YOUR TASK:
Print the whole listing exactly.

DATA PROVIDED:
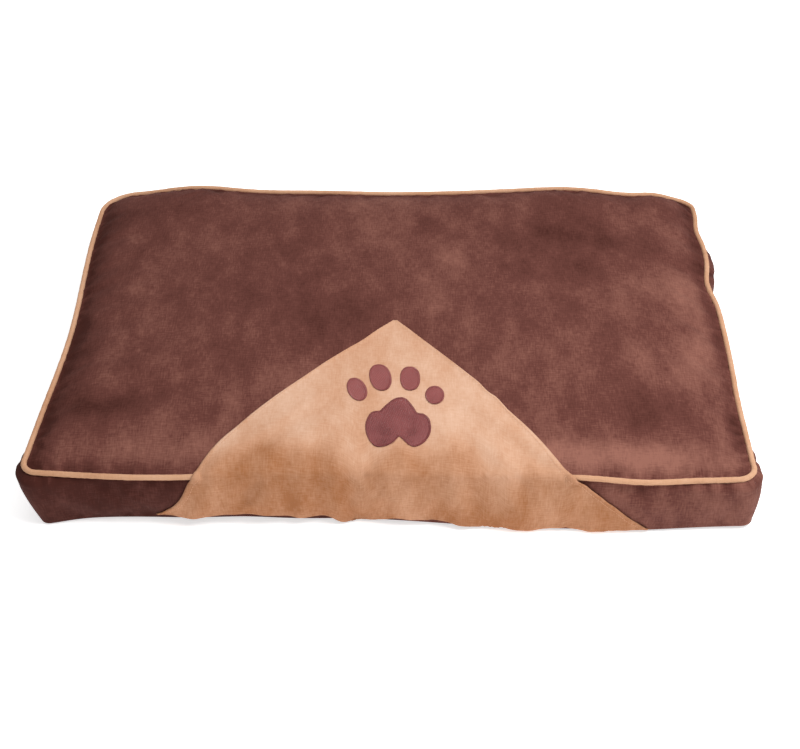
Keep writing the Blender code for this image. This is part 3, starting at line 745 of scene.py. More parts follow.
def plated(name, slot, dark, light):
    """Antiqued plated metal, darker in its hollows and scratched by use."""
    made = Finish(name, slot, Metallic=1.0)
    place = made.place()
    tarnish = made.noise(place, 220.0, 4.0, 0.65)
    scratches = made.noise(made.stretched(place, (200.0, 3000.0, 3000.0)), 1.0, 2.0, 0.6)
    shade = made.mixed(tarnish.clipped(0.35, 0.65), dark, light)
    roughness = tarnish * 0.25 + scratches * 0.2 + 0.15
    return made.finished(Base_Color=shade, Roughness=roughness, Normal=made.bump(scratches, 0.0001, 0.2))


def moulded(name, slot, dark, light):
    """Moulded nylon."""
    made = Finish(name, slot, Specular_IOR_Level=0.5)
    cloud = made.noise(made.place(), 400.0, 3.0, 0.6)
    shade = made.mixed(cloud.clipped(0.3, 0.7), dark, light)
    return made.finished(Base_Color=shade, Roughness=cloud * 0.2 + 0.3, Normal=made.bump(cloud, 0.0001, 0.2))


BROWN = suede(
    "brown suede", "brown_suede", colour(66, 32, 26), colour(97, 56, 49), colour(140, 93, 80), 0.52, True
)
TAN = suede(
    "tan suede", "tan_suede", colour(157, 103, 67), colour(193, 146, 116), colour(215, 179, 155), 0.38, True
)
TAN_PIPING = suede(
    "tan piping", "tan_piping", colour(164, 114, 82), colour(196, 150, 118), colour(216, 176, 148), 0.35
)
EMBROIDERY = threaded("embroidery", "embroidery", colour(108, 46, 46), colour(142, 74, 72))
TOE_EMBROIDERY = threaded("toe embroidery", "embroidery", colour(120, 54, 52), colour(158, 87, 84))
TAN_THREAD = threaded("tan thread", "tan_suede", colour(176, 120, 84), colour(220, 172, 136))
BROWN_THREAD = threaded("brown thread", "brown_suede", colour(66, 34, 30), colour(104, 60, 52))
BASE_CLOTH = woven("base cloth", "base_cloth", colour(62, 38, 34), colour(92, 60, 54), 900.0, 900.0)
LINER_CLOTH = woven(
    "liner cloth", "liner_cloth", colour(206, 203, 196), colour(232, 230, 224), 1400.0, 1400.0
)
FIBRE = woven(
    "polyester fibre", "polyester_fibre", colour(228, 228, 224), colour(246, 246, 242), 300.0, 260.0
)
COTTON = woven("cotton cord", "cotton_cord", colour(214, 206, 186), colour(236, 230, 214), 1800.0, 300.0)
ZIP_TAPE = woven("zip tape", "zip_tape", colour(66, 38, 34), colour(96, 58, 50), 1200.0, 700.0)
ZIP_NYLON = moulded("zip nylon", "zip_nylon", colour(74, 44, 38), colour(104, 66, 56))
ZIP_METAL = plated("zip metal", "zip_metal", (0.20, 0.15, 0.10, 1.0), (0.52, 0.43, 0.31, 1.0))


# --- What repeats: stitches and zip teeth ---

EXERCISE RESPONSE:
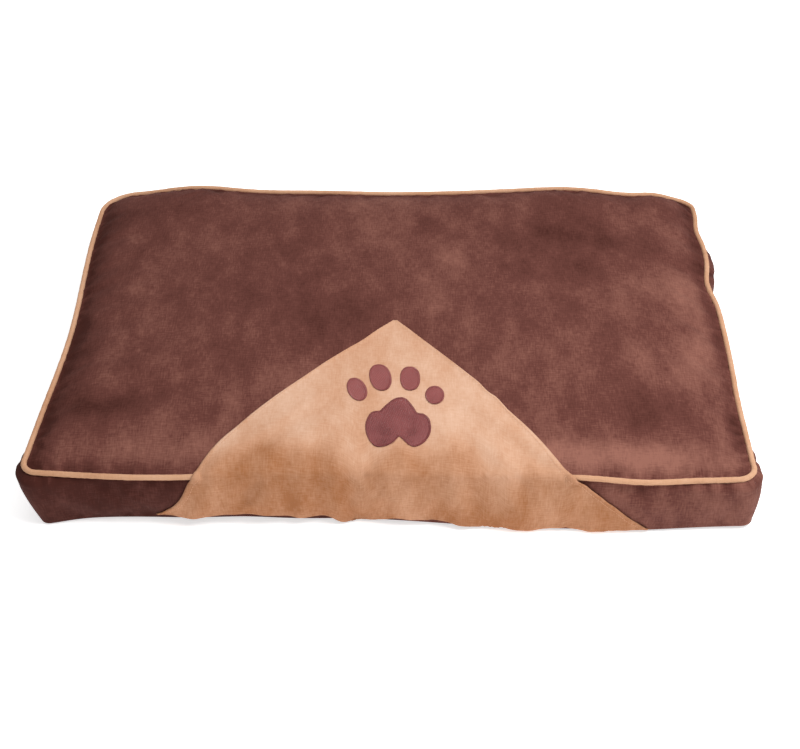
Keep writing the Blender code for this image. This is part 3, starting at line 745 of scene.py. More parts follow.
def plated(name, slot, dark, light):
    """Antiqued plated metal, darker in its hollows and scratched by use."""
    made = Finish(name, slot, Metallic=1.0)
    place = made.place()
    tarnish = made.noise(place, 220.0, 4.0, 0.65)
    scratches = made.noise(made.stretched(place, (200.0, 3000.0, 3000.0)), 1.0, 2.0, 0.6)
    shade = made.mixed(tarnish.clipped(0.35, 0.65), dark, light)
    roughness = tarnish * 0.25 + scratches * 0.2 + 0.15
    return made.finished(Base_Color=shade, Roughness=roughness, Normal=made.bump(scratches, 0.0001, 0.2))


def moulded(name, slot, dark, light):
    """Moulded nylon."""
    made = Finish(name, slot, Specular_IOR_Level=0.5)
    cloud = made.noise(made.place(), 400.0, 3.0, 0.6)
    shade = made.mixed(cloud.clipped(0.3, 0.7), dark, light)
    return made.finished(Base_Color=shade, Roughness=cloud * 0.2 + 0.3, Normal=made.bump(cloud, 0.0001, 0.2))


BROWN = suede(
    "brown suede", "brown_suede", colour(66, 32, 26), colour(97, 56, 49), colour(140, 93, 80), 0.52, True
)
TAN = suede(
    "tan suede", "tan_suede", colour(157, 103, 67), colour(193, 146, 116), colour(215, 179, 155), 0.38, True
)
TAN_PIPING = suede(
    "tan piping", "tan_piping", colour(164, 114, 82), colour(196, 150, 118), colour(216, 176, 148), 0.35
)
EMBROIDERY = threaded("embroidery", "embroidery", colour(108, 46, 46), colour(142, 74, 72))
TOE_EMBROIDERY = threaded("toe embroidery", "embroidery", colour(120, 54, 52), colour(158, 87, 84))
TAN_THREAD = threaded("tan thread", "tan_suede", colour(176, 120, 84), colour(220, 172, 136))
BROWN_THREAD = threaded("brown thread", "brown_suede", colour(66, 34, 30), colour(104, 60, 52))
BASE_CLOTH = woven("base cloth", "base_cloth", colour(62, 38, 34), colour(92, 60, 54), 900.0, 900.0)
LINER_CLOTH = woven(
    "liner cloth", "liner_cloth", colour(206, 203, 196), colour(232, 230, 224), 1400.0, 1400.0
)
FIBRE = woven(
    "polyester fibre", "polyester_fibre", colour(228, 228, 224), colour(246, 246, 242), 300.0, 260.0
)
COTTON = woven("cotton cord", "cotton_cord", colour(214, 206, 186), colour(236, 230, 214), 1800.0, 300.0)
ZIP_TAPE = woven("zip tape", "zip_tape", colour(66, 38, 34), colour(96, 58, 50), 1200.0, 700.0)
ZIP_NYLON = moulded("zip nylon", "zip_nylon", colour(74, 44, 38), colour(104, 66, 56))
ZIP_METAL = plated("zip metal", "zip_metal", (0.20, 0.15, 0.10, 1.0), (0.52, 0.43, 0.31, 1.0))


# --- What repeats: stitches and zip teeth ---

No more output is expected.